The high cost of taking money out of your RRSP: Mayers

The rules governing the conversion of RRSPs into RRIFs are out of date and may be hurting people in their old age

SIDEBAR

5 reasons to have a RRIF

• A RRIF is the sequel to an RRSP and must be opened when you turn 71.

• Your savings grow tax-free inside a RRIF, but withdrawals are taxable.

• A RRIF can hold the same sorts of things as an RRSP – stocks, GICs and mutual funds.

• There is a minimum required annual withdrawal, but you can do it monthly quarterly, or once a year.

• If your spouse is younger than you, you can use their age to calculate the minimum withdrawal.

• If your spouse is your beneficiary they inherit your RRIF tax-free.

Source: GetSmarterAboutMoney.ca

OurWindsor.Ca

What happens when you take money out of a Registered Retirement Savings Plan (RRSP)?

Not really a skill testing question, but one that most people don’t think about much. Most of us are more interested in what the government giveth in the spring in the form of a tax refund, then what it’s going to taketh decades from now.

But all good things come to an end and the tax avoided in an RRSP starts coming due a few years into retirement. There’s a growing consensus that the rules governing all this are no longer fair and actually hurt the people they are supposed to help.

When you turn 71 you must convert your RRSP into a Registered Retirement Income Fund (RRIF), a vehicle that allows Ottawa to get all those tax refunds back. You can cash out your RRSP and take it as a lump sum, keep the same investments, or convert your RRSP into an annuity that pays a monthly amount for life. All of the options involve paying tax.

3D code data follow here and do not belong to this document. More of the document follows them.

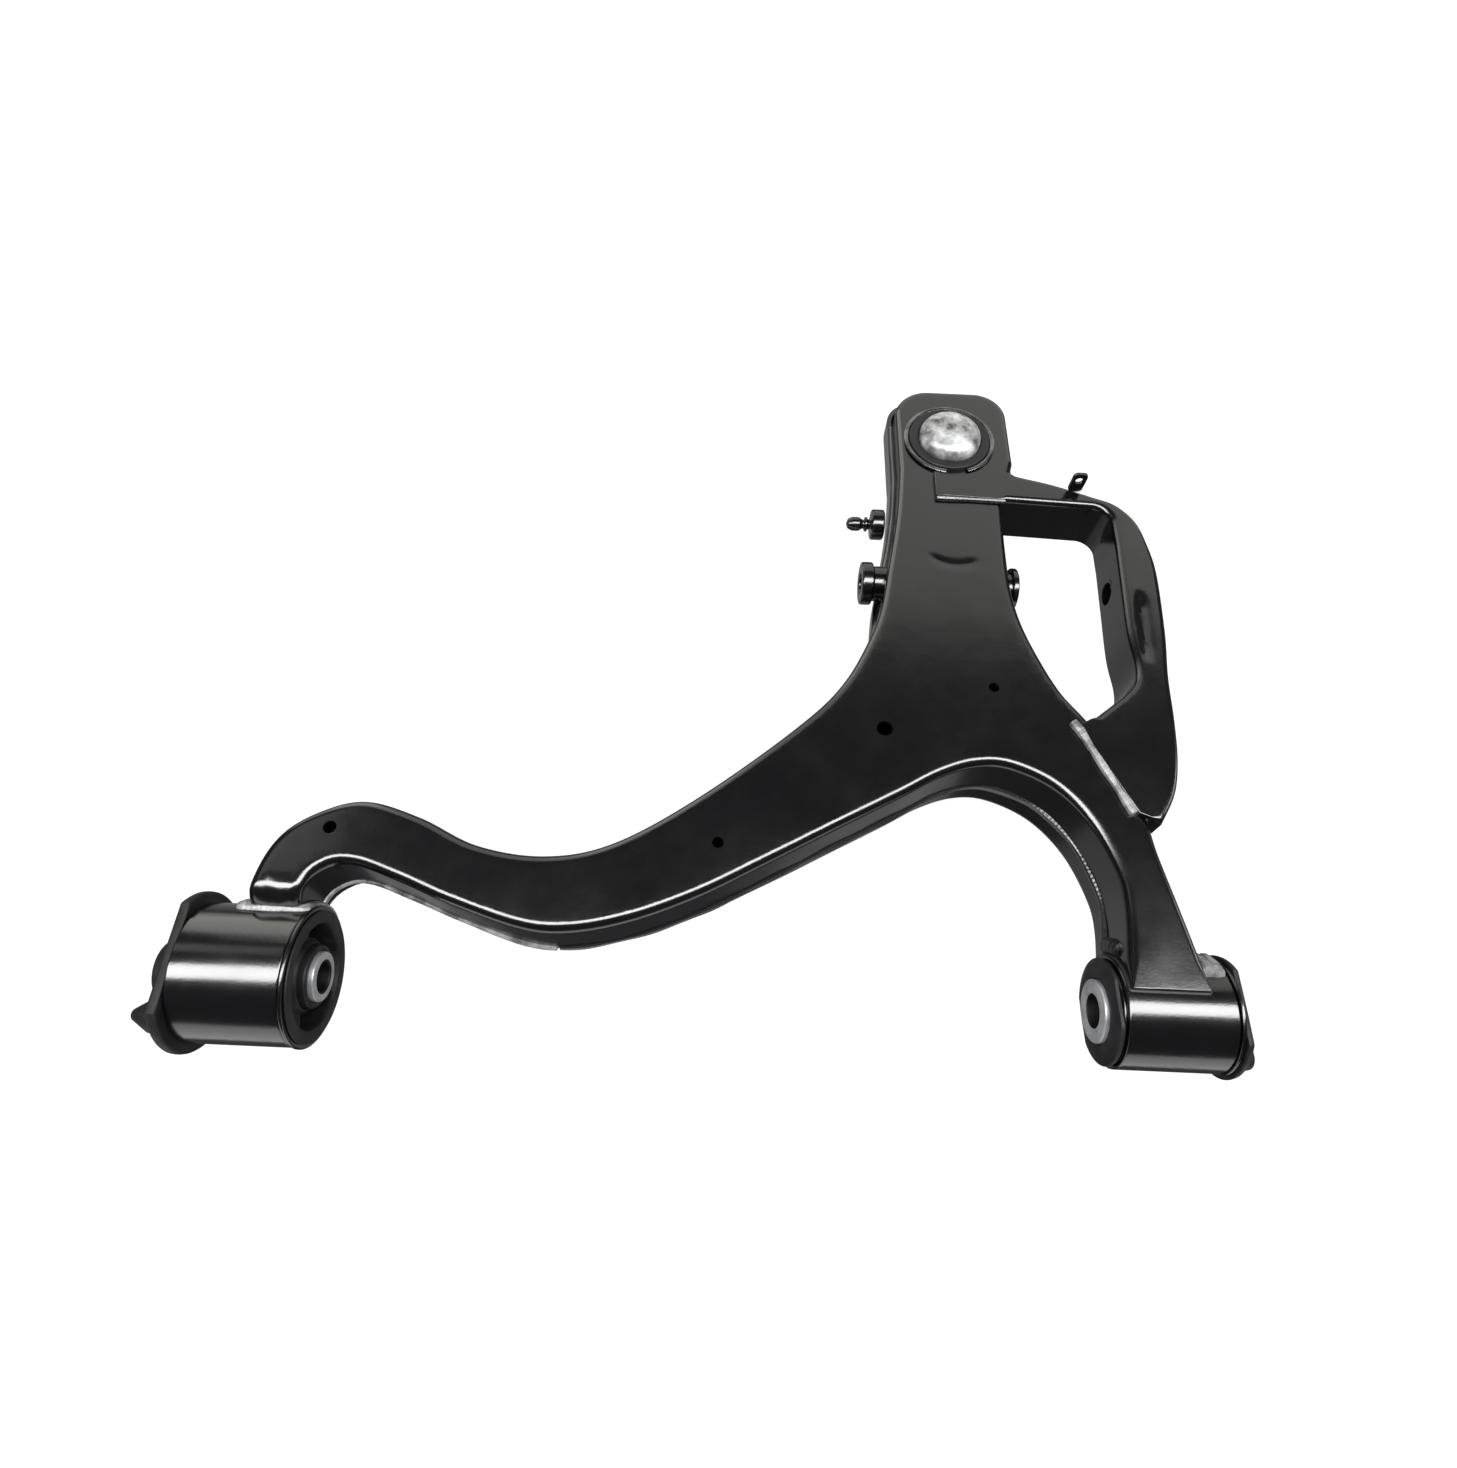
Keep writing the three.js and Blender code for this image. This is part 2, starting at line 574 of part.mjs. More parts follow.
export default arm;
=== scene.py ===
"""Looks of a front lower control arm: pressed and welded shells, bushes and a ball joint.

Shapes are worked out in millimetres in the arm's design axes, x along the hinge axis, y outboard
and z up, with the hinge axis at y = 0, z = 0. place() turns them into the frame's metres.
"""

import math

import bmesh
import bpy
import numpy as np
from mathutils import Matrix, Vector
from mathutils.geometry import delaunay_2d_cdt


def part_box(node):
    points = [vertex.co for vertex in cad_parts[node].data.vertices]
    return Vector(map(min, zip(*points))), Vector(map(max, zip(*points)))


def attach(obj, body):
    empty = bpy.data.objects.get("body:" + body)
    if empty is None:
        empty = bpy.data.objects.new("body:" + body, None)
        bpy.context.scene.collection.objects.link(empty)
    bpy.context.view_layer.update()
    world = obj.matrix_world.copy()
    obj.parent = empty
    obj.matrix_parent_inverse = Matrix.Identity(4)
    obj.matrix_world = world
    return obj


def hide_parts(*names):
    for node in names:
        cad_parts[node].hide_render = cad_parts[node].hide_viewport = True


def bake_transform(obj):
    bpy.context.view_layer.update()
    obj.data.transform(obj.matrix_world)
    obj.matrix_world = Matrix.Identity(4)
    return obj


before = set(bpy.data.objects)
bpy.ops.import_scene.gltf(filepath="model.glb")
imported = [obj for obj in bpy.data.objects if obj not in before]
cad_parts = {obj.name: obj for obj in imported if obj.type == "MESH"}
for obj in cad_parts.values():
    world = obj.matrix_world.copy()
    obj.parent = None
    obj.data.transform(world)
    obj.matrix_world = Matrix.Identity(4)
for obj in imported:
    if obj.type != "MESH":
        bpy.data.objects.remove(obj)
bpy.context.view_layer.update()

MM = 0.001
GAP = 0.3
SHEET = 3.0  # pressed sheet
SLIP = 0.05  # play between a shell and what it is welded to
OUTLINE_STEP = 3.0  # spacing of the points along an outline
UP = (0.0, 0.0, 1.0)

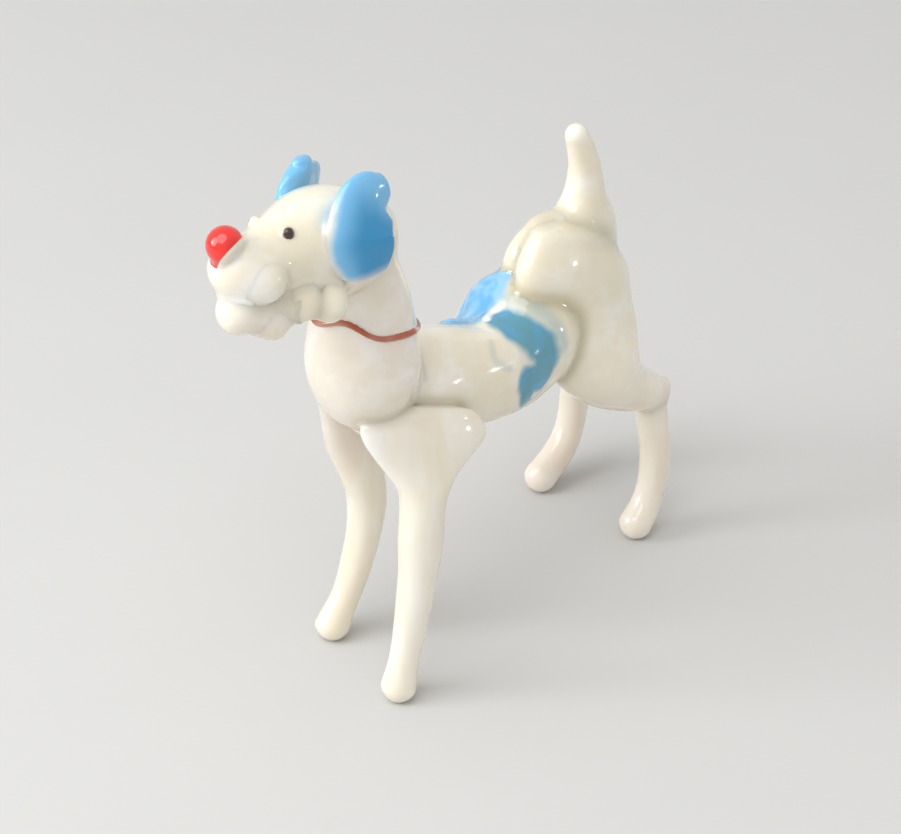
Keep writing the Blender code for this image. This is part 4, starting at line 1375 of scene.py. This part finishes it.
class TERRIER_OT_haunches(bpy.types.Operator):
    """Add the haunches"""

    bl_idname = "terrier.haunches"
    bl_label = "Haunches"

    def execute(self, context):
        for side, _ in SIDES:
            add_opal("haunch_" + side)
        return {"FINISHED"}


class TERRIER_OT_hind_legs(bpy.types.Operator):
    """Add the hind legs"""

    bl_idname = "terrier.hind_legs"
    bl_label = "Hind legs"

    def execute(self, context):
        for side, _ in SIDES:
            add_opal("hind_leg_" + side, DRAWN_OUT)
        return {"FINISHED"}


class TERRIER_OT_tail(bpy.types.Operator):
    """Add the tail"""

    bl_idname = "terrier.tail"
    bl_label = "Tail"

    def execute(self, context):
        add_opal("tail")
        return {"FINISHED"}


# Stage
CAMERA_PLACE = (0.13504, -0.16027, 0.1523)
CAMERA_TURN = (math.radians(57.43), 0.0, math.radians(40.0))
CAMERA_LENS = 128.98
CAMERA_SENSOR = 36.0
FLOOR_HALF = 1.5
WORLD_STRENGTH = 1.06
LAMP_DISTANCE = 0.40
LOOK_AT = vector(0.0, 0.0, 0.022)
DAYLIGHT = (0.94, 0.97, 1.0)
WHITE = (1.0, 1.0, 1.0)
# Lamps: degrees round from the nose to the left, degrees above the floor, size, watts and colour
LAMPS = (("window_lamp", -34, 26, 0.28, 0.66, DAYLIGHT), ("window_heart", -42, 20, 0.12, 0.20, DAYLIGHT),
         ("upper_lamp", 0, 62, 0.40, 0.88, WHITE), ("glint_lamp", 131.7, 4.8, 0.022, 0.040, WHITE))


def add_lamp(name, around, height, size, watts, colour):
    """A round lamp that faces the dog, from a place given by two turns."""
    around, height = math.radians(around), math.radians(height)
    level = math.cos(height)
    way = unit((math.sin(around) * level, -math.cos(around) * level, math.sin(height)))
    data = bpy.data.lights.new(name, "AREA")
    data.shape = "DISK"
    data.size = size
    data.energy = watts
    data.color = colour
    lamp = bpy.data.objects.new(name, data)
    lamp.location = LOOK_AT + LAMP_DISTANCE * way
    across = unit(np.cross(Z_AXIS, way))
    turn = np.stack([across, np.cross(way, across), way], axis=1)
    lamp.rotation_euler = (math.acos(turn[2, 2]), 0.0, math.atan2(turn[0, 2], -turn[1, 2]))
    bpy.context.scene.collection.objects.link(lamp)


class TERRIER_OT_stage(bpy.types.Operator):
    """Add the floor, the lamps, the world and the camera"""

    bl_idname = "terrier.stage"
    bl_label = "Studio"

    def execute(self, context):
        scene = context.scene
        colours = scene.terrier_colours
        corners = [(x * FLOOR_HALF, y * FLOOR_HALF, 0.0) for x, y in ((-1, -1), (1, -1), (1, 1), (-1, 1))]
        mesh = bpy.data.meshes.new("floor")
        mesh.from_pydata(corners, [], [(0, 1, 2, 3)])
        glass = Glass("floor_paper")
        paper = glass.mix(glass.noise(0.02), colours.floor, blend(colours.floor, BLACK, 0.03))
        glass.feed(glass.shader.inputs["Base Color"], paper)
        glass.shader.inputs["Roughness"].default_value = 0.9
        glass.shader.inputs["Specular IOR Level"].default_value = 0.1
        mesh.materials.append(glass.material)
        floor = bpy.data.objects.new("floor", mesh)
        scene.collection.objects.link(floor)

        for lamp in LAMPS:
            add_lamp(*lamp)

        world = bpy.data.worlds.new("studio")
        scene.world = world
        world.use_nodes = True
        backdrop = world.node_tree.nodes["Background"]
        backdrop.inputs["Color"].default_value = (*colours.floor, 1.0)
        backdrop.inputs["Strength"].default_value = WORLD_STRENGTH

        data = bpy.data.cameras.new("camera")
        data.lens = CAMERA_LENS
        data.sensor_width = CAMERA_SENSOR
        camera = bpy.data.objects.new("camera", data)
        camera.location = CAMERA_PLACE
        camera.rotation_euler = CAMERA_TURN
        scene.collection.objects.link(camera)
        scene.camera = camera
        scene.view_settings.view_transform = "Standard"
        return {"FINISHED"}


class TERRIER_PT_panel(bpy.types.Panel):
    """The terrier's sizes, colours and pieces"""

    bl_idname = "TERRIER_PT_panel"
    bl_label = "Glass Terrier"
    bl_space_type = "VIEW_3D"
    bl_region_type = "UI"
    bl_category = "Glass Terrier"

    def draw(self, context):
        for group in settings():
            box = self.layout.box()
            for name in group.__annotations__:
                box.prop(group, name)
        for piece in PIECES:
            self.layout.operator(piece.bl_idname)


PIECES = (
    TERRIER_OT_torso,
    TERRIER_OT_saddle,
    TERRIER_OT_neck,
    TERRIER_OT_collar,
    TERRIER_OT_head,
    TERRIER_OT_muzzle,
    TERRIER_OT_nose,
    TERRIER_OT_eyes,
    TERRIER_OT_ears,
    TERRIER_OT_front_legs,
    TERRIER_OT_haunches,
    TERRIER_OT_hind_legs,
    TERRIER_OT_tail,
    TERRIER_OT_stage,
)
CLASSES = (TerrierSizes, TerrierColours, *PIECES, TERRIER_PT_panel)


def register():
    """Register the add-on."""
    for one in CLASSES:
        bpy.utils.register_class(one)
    bpy.types.Scene.terrier_sizes = PointerProperty(type=TerrierSizes)
    bpy.types.Scene.terrier_colours = PointerProperty(type=TerrierColours)


def unregister():
    """Take the add-on out again."""
    del bpy.types.Scene.terrier_colours
    del bpy.types.Scene.terrier_sizes
    for one in reversed(CLASSES):
        bpy.utils.unregister_class(one)


def main():
    """Build every piece in order."""
    register()
    for piece in PIECES:
        group, action = piece.bl_idname.split(".")
        getattr(getattr(bpy.ops, group), action)()


if __name__ == "__main__":
    main()
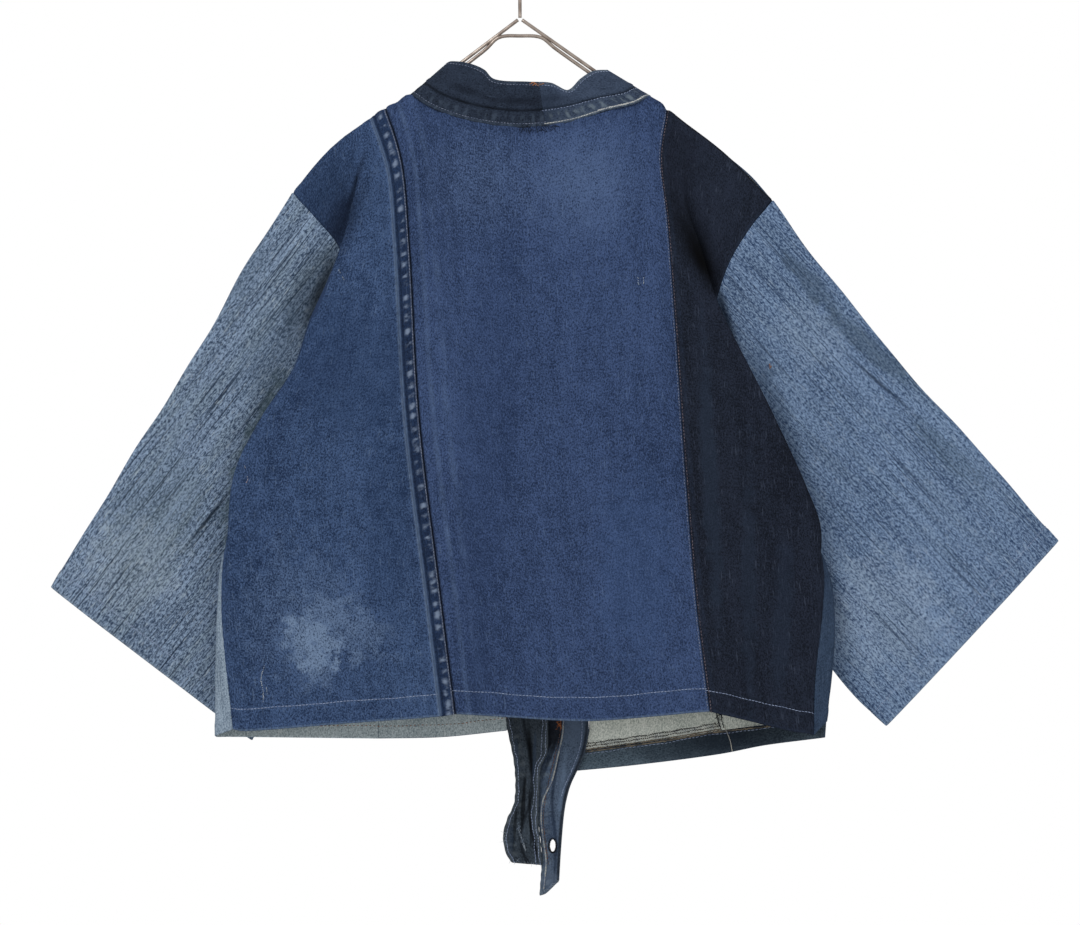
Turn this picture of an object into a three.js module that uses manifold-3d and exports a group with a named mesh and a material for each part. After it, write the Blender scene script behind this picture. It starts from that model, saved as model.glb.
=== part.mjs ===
// A patched denim jacket hanging, back outwards, on a wire hanger.
// Millimetres, +Z up. The origin is the inside top of the hanger's hook, where a rail or peg holds it.
// The back of the jacket faces -Y, and the dark back panel is on the +X side.
//
// Every cloth piece is a thin wall. Its shape comes from rails: curves that run from the shoulder or the
// neck down to the hem. A row across the rails gives the cloth from seam to seam.

import * as THREE from 'three';
import { mergeVertices } from 'three/addons/utils/BufferGeometryUtils.js';
import Module from 'manifold-3d';

// Driving dimensions
const CLOTH = 1.6; // thickness of a panel
const SEAM_GAP = 0.3; // clear distance between two pieces at a seam
const ROLL = 6; // radius of the cloth where it rolls over the hanger
const RIDGE_GAP = 0.4; // from the middle of the ridge to the back pieces, which bend most there
const FELL_WIDTH = 12.5; // felled seam on the back
const FELL_THICKNESS = 1.4;
const SLEEVE_DEPTH = 10; // half the space inside a sleeve
const WIRE_RADIUS = 1.6;
const WIRE_SIDES = 8;
const WIRE_SPACING = 3.8; // between the centres of the hanger's two wires
const ARM_SPAN = 176; // from the middle of the hanger to the end of an arm
const APEX_HEIGHT = -105; // where the arms meet below the hook
const HOOK_RADIUS = 20; // inside the hook
const BUTTONHOLE = { x: 29.5, z: -852, halfWidth: 2.6, halfHeight: 5.6 };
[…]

If you choose the second or third option, there are strict requirements about how much you have to take out of your RRIF each year. The minimum annual withdrawal is 7.38 per cent in the first year, rising each year to 20 per cent a year at age 94 and beyond.

For example, if you have $100,000 in an RRSP converted to a RRIF, in the first year $7,380 comes out, leaving a balance of $92,620. In Year 2, the rate goes up a bit to 7.49 per cent, so $6,937 comes out, leaving a balance of $85,683. And so on. (The rates are available online by searching “RRIF tables.”)

As the federal government starts preparing its spring budget, one pitch it has received is to revisit RRIF limits. The rules are almost a quarter of a century old. We’re living longer and rates of returns on investments are much lower than they were. You want to have enough money to live on, but not outlive your savings.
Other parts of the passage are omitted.